I've been reading some interesting information about the benefits of bee propolis. 

This is something that I'd like to try in an organic form (from bees that roam areas free from pesticides, herbicides, and other harmful chemicals) and from reputable sources. So, I thought of the good folks on the HT forum.

Is there anyone here who would like to sell me some propolis and give me some information on how I'd prepare it? You can pm me or respond to this thread. 

Thanks a bunch!


----------



## Ernie (Jul 22, 2007)

Heck, I'm not even sure how to get it out of the hive! With a hammer and chisel?


----------



## dustyshoes (May 22, 2008)

I found this on google from this link:

http://www.honeycouncil.ca/index.php/canadianhoney_propolis

At the annual BC Honey Producers Association meeting in October, he demonstrated an innovative propolis collection method developed in New Zealand. The material used for collection is windbreak/shadecloth which comes in rolls 50m x 1m. Each roll will supply 180-200 mats costing about 40 cents each. 

The mesh cloth is laid on top of the frames in the top box. When strips of propolis have been formed, the mat is moved over by the width of a frame so the bees will have new holes to fill. 

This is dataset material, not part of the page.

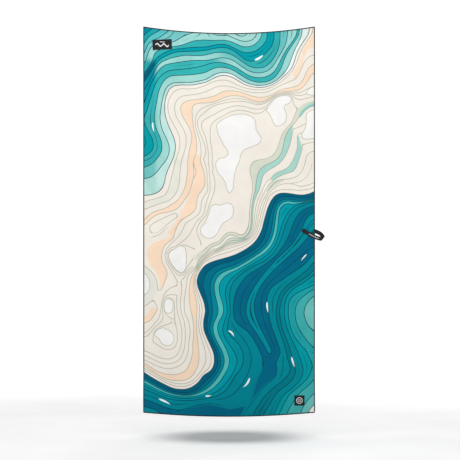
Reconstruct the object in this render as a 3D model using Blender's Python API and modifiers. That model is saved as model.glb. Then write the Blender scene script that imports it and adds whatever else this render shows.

Propolis is easily removed by freezing, folding and rubbing the mat. After cleaning, the mats are reusable and supposedly become more attractive as they become fuzzy with the bees chewing them. The mats can be left on for most of the season and can replace the inner cover. 

If the bees need feeding, simply cut an access hole in the collector material so that the bees can reach the feeder. John found that these mats will work on nucleus colonies but recommends using them on full strength colonies.

I'm not a beekeeper but have excellent google search skills. I found this on the first page of google using the search words "how to remove propolis" If I were to look further I'd change the search string to "how to collect propolis".


----------



## beaglady (Oct 7, 2002)

I'm not sure how well the cloth method of collecting propolis would actually work. I've used the commercial propolis traps which are similar to plastic queen excluders, and, even frozen, it's hard to get it to come off the traps. 

The easiest way I've found to harvest it is by scraping it off of frames with a hive tool on a warm day. My total production in 6 years of beekeeping is about a quart, so I don't have any to spare. I infuse it in oil to make lip balm, and plan to tincture some this year.


----------



## dustyshoes (May 22, 2008)

beaglady said:


> I infuse it in oil to make lip balm, and plan to tincture some this year.


Are you going to be selling the tincture or keep it for personal use? I bought some of your ugly soap (I think it was yours) which I lov-v-v-v-ed. It was a real treat.


----------



## beaglady (Oct 7, 2002)

I don't expect to have enough tincture to sell. If there's any extra, I'll share with a few friends. 

Glad you enjoyed your soap.


----------